Task directions: Every line in the data below from the one containing "Keep writing the" down to the one containing "points = [vertex.co for vertex in NODES[node].data.vertices]", both included, must be retyped exactly; no other line is to appear.

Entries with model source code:
★ ★ ★

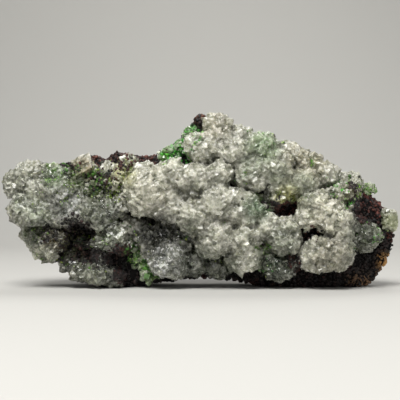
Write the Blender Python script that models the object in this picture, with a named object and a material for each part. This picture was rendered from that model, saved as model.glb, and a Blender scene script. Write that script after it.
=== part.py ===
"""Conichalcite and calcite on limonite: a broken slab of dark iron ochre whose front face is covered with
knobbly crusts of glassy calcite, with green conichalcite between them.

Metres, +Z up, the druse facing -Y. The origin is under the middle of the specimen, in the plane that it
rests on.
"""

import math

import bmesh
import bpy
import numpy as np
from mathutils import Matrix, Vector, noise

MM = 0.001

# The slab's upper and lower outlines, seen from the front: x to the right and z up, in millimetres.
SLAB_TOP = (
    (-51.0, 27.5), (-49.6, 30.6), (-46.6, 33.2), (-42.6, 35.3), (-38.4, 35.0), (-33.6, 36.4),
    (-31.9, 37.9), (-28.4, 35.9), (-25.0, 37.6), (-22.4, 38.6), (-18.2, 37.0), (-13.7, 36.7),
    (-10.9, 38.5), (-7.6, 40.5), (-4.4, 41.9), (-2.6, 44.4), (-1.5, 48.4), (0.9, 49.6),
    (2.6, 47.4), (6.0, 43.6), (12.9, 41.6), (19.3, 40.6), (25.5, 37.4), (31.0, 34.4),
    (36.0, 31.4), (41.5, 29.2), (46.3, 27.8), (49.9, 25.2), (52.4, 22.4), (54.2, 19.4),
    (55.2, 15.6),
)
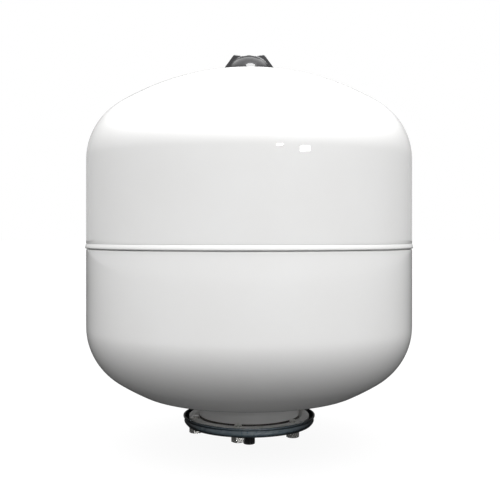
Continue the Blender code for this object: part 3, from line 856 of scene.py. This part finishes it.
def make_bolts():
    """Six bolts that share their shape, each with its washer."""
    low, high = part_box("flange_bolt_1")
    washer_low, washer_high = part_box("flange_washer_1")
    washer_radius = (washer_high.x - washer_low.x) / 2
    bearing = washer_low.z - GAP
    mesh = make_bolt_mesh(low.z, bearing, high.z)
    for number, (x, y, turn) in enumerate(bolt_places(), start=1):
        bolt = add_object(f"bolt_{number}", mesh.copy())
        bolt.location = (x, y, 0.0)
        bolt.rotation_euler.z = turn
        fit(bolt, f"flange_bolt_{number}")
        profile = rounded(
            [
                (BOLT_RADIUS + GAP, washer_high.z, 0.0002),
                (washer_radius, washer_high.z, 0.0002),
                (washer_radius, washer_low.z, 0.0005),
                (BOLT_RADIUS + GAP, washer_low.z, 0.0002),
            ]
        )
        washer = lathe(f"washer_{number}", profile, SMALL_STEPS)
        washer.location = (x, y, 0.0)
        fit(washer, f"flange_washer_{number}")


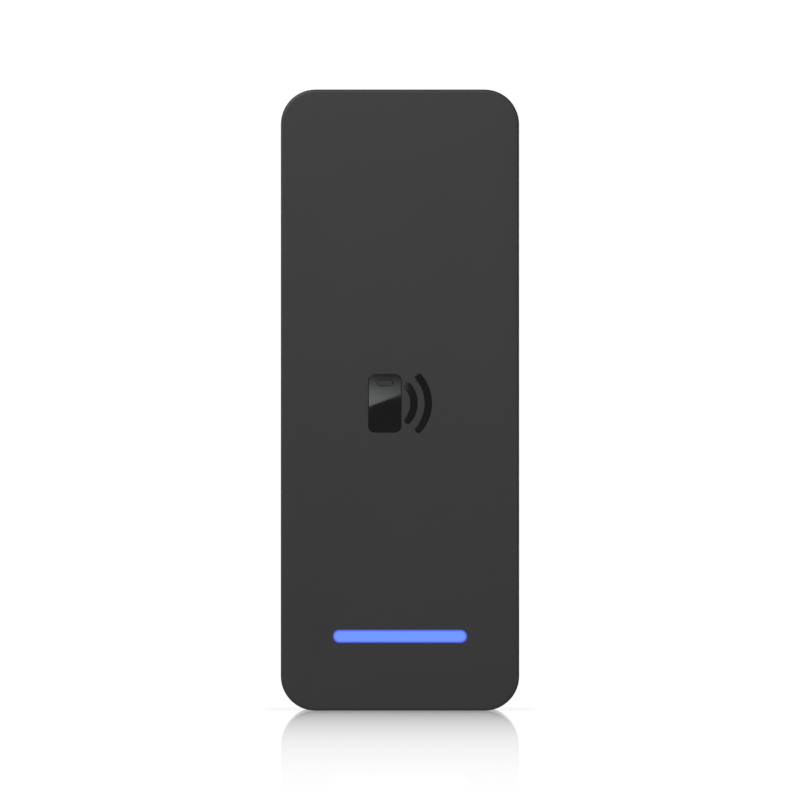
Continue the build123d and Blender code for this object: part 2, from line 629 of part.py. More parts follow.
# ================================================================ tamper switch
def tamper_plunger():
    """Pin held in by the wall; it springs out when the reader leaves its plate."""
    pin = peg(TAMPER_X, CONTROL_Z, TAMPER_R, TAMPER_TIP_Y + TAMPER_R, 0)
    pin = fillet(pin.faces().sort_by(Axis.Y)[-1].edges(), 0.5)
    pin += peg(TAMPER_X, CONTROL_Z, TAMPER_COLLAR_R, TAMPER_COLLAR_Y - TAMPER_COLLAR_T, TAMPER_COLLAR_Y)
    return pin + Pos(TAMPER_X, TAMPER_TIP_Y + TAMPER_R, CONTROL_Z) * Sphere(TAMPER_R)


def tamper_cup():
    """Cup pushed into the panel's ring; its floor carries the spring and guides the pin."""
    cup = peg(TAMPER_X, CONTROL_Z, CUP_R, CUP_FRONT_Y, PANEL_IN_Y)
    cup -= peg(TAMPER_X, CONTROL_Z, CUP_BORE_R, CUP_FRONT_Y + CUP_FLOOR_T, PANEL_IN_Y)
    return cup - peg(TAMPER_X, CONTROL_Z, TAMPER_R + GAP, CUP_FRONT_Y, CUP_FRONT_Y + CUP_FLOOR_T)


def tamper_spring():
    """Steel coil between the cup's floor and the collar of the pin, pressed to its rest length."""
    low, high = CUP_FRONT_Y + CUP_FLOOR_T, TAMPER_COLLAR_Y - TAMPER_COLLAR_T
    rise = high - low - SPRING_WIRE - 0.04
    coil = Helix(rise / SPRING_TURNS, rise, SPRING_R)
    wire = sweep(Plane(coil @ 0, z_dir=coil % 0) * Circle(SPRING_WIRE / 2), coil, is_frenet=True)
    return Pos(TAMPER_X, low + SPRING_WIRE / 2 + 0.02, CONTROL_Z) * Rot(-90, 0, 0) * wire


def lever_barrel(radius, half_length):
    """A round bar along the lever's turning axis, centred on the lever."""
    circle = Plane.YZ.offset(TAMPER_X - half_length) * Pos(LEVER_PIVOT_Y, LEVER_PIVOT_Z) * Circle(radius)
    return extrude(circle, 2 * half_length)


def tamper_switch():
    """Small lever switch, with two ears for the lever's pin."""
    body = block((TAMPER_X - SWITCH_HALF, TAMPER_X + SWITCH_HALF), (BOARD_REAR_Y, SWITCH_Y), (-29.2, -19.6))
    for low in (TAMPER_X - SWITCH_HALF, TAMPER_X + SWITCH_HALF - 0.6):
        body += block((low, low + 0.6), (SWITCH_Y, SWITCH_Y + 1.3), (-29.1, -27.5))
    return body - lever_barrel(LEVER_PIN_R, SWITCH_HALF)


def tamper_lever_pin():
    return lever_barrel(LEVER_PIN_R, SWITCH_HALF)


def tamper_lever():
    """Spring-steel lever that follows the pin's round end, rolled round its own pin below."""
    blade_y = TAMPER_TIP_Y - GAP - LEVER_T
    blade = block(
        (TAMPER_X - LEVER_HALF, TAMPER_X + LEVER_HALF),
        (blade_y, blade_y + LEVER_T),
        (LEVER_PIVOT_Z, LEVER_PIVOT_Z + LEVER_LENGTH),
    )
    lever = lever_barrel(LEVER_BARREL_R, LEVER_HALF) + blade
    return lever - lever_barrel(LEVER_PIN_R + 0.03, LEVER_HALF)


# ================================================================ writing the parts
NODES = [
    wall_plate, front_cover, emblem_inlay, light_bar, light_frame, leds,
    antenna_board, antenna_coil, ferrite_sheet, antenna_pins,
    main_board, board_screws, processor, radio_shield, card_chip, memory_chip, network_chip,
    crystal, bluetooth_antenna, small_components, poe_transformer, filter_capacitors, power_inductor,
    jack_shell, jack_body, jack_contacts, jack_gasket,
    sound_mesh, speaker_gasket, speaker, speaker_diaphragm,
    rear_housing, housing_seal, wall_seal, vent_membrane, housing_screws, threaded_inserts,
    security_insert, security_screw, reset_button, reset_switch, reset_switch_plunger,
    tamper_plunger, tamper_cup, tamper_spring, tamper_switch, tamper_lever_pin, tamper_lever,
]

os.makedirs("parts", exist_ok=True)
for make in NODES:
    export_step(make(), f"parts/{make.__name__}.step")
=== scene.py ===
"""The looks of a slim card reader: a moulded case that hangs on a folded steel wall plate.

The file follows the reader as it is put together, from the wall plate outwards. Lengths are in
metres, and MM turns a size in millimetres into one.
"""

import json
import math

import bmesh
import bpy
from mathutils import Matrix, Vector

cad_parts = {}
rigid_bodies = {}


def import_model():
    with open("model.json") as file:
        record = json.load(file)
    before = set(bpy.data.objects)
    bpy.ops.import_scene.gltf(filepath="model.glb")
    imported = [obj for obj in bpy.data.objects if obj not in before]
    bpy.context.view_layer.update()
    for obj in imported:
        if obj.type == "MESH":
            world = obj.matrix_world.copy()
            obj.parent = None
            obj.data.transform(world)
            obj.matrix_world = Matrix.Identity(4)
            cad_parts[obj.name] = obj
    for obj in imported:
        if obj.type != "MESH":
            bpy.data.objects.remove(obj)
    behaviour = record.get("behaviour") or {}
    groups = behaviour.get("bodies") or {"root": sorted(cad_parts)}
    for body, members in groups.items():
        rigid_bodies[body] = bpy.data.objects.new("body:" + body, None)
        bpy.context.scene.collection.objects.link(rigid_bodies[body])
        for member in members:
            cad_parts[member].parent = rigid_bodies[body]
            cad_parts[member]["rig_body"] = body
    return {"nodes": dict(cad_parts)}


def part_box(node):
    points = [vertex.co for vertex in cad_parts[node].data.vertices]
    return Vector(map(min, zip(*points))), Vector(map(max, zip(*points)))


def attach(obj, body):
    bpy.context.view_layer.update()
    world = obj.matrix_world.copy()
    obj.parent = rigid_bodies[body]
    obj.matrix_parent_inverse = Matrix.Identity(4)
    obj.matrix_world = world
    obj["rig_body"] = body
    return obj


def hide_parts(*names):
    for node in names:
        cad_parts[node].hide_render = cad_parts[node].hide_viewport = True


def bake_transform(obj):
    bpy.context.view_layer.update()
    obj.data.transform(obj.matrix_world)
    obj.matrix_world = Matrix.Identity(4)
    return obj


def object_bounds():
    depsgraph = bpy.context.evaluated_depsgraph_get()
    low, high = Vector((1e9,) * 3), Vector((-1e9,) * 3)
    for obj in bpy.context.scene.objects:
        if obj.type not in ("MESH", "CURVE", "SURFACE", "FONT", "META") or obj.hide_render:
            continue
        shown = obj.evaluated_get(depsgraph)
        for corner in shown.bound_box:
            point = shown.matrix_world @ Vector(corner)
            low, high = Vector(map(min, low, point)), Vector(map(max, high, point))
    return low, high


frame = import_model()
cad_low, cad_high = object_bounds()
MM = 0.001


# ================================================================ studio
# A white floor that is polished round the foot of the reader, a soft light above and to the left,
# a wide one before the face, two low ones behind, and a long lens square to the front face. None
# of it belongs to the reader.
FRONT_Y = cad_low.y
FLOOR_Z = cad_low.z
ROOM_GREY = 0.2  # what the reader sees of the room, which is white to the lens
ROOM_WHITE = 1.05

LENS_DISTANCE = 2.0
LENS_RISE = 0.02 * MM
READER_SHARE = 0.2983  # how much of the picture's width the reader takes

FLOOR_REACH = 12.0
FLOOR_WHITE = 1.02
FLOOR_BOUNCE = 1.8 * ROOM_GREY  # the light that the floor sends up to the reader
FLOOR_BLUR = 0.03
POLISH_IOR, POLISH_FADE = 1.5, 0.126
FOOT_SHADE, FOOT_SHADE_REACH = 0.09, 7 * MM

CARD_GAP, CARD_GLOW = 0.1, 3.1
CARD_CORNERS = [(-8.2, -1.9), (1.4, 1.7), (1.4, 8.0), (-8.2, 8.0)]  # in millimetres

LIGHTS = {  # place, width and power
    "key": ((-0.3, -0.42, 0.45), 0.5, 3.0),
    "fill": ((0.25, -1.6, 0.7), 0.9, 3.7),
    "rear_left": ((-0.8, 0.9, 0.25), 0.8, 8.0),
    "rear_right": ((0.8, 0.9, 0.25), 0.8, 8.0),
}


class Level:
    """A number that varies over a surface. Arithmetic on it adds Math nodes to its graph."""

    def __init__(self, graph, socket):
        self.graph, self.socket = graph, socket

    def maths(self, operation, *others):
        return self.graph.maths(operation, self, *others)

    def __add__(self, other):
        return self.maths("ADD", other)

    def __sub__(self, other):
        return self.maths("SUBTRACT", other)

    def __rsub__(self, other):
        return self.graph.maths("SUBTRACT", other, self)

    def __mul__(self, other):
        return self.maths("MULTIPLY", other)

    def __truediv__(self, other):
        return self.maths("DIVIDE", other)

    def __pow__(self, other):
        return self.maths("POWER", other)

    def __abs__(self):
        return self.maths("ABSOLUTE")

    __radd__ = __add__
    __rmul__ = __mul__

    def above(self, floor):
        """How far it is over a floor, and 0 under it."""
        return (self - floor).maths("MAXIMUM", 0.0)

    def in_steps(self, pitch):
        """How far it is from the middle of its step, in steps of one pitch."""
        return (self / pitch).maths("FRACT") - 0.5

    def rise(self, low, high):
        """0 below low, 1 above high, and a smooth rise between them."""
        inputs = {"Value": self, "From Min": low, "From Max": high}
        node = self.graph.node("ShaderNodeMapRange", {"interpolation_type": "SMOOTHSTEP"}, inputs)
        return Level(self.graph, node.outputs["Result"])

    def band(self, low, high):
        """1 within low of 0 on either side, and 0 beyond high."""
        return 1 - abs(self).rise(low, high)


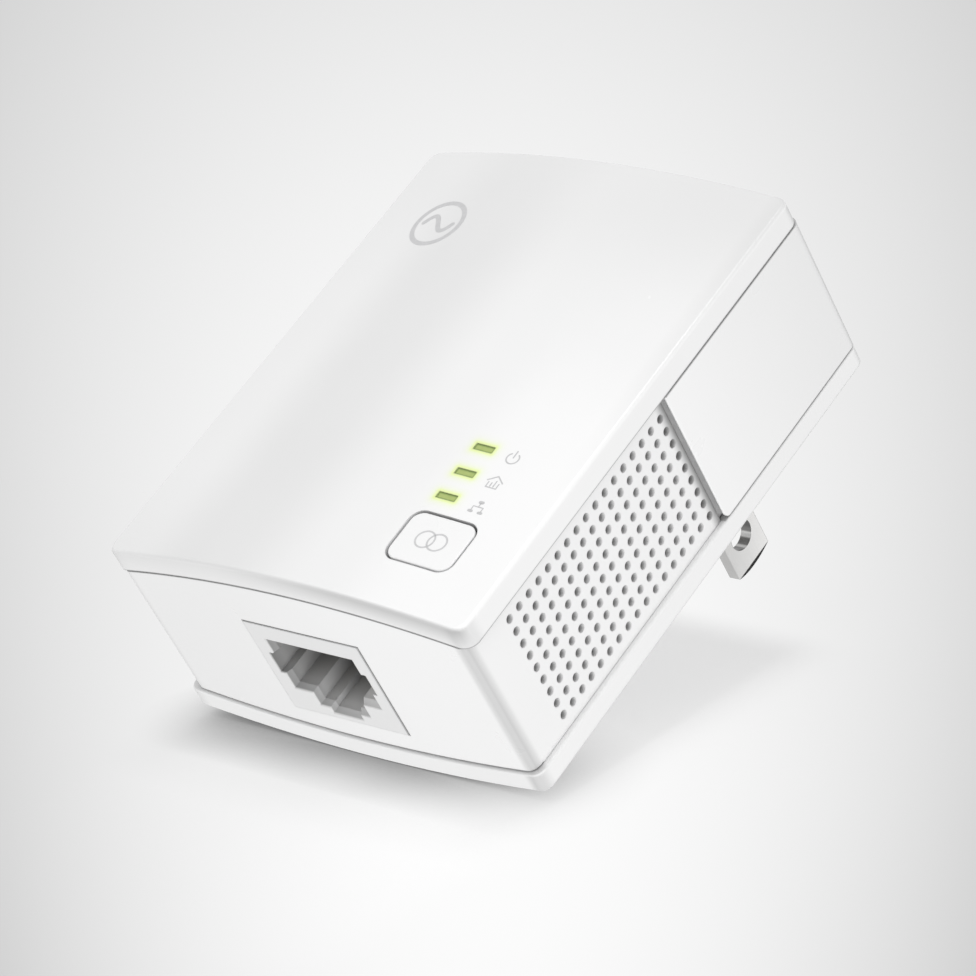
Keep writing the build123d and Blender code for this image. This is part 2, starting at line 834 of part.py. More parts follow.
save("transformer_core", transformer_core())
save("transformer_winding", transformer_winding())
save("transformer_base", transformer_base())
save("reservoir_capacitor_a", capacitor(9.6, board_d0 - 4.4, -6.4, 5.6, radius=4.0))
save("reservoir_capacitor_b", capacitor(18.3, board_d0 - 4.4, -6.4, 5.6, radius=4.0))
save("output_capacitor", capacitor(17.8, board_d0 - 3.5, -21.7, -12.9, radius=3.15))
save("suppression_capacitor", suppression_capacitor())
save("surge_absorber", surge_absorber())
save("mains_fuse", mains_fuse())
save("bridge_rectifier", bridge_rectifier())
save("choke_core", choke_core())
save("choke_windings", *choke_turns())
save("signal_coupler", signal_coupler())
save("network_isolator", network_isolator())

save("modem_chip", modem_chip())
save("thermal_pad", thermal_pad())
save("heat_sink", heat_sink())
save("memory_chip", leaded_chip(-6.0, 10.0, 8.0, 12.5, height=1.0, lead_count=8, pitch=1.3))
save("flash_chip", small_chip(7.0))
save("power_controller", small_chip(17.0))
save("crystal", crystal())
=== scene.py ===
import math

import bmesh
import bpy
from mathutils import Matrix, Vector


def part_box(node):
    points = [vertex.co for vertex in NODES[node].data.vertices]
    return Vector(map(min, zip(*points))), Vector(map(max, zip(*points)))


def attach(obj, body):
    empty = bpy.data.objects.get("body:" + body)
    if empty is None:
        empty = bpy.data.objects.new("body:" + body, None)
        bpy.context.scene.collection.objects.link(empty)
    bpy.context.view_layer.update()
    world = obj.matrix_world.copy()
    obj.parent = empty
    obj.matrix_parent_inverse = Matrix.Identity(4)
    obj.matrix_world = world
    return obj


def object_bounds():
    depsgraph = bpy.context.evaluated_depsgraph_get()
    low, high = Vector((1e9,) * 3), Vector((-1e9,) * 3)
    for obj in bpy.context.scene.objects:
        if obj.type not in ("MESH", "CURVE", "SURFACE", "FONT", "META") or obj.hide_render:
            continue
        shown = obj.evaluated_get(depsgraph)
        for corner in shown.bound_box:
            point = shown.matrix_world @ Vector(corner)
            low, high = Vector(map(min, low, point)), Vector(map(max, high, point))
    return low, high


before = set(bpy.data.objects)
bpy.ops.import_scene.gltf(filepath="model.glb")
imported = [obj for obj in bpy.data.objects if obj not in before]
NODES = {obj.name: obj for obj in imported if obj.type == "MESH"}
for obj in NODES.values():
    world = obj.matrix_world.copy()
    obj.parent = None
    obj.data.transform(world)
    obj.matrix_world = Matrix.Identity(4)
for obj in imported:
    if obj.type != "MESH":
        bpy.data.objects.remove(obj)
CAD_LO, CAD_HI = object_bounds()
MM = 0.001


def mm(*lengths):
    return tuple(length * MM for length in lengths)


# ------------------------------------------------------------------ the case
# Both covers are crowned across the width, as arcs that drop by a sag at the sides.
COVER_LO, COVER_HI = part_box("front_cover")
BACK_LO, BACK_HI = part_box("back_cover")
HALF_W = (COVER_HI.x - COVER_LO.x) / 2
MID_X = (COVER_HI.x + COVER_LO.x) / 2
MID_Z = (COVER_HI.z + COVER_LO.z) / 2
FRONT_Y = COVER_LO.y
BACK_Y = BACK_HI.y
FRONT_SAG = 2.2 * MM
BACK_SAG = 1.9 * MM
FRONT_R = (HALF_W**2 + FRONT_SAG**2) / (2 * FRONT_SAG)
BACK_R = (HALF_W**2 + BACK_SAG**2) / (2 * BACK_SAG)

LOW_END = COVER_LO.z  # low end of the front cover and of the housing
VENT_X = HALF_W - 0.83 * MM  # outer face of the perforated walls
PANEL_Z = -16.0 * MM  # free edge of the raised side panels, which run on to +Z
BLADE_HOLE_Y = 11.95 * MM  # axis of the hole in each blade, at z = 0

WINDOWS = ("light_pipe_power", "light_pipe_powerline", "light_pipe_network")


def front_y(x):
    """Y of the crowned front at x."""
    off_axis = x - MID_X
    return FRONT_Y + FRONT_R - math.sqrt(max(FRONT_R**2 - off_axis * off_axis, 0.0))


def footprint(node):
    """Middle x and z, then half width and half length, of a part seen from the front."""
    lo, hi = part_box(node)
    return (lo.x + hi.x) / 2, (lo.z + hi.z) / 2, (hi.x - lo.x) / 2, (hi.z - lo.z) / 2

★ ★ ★

Problem solution:
Keep writing the build123d and Blender code for this image. This is part 2, starting at line 834 of part.py. More parts follow.
save("transformer_core", transformer_core())
save("transformer_winding", transformer_winding())
save("transformer_base", transformer_base())
save("reservoir_capacitor_a", capacitor(9.6, board_d0 - 4.4, -6.4, 5.6, radius=4.0))
save("reservoir_capacitor_b", capacitor(18.3, board_d0 - 4.4, -6.4, 5.6, radius=4.0))
save("output_capacitor", capacitor(17.8, board_d0 - 3.5, -21.7, -12.9, radius=3.15))
save("suppression_capacitor", suppression_capacitor())
save("surge_absorber", surge_absorber())
save("mains_fuse", mains_fuse())
save("bridge_rectifier", bridge_rectifier())
save("choke_core", choke_core())
save("choke_windings", *choke_turns())
save("signal_coupler", signal_coupler())
save("network_isolator", network_isolator())

save("modem_chip", modem_chip())
save("thermal_pad", thermal_pad())
save("heat_sink", heat_sink())
save("memory_chip", leaded_chip(-6.0, 10.0, 8.0, 12.5, height=1.0, lead_count=8, pitch=1.3))
save("flash_chip", small_chip(7.0))
save("power_controller", small_chip(17.0))
save("crystal", crystal())
=== scene.py ===
import math

import bmesh
import bpy
from mathutils import Matrix, Vector


def part_box(node):
    points = [vertex.co for vertex in NODES[node].data.vertices]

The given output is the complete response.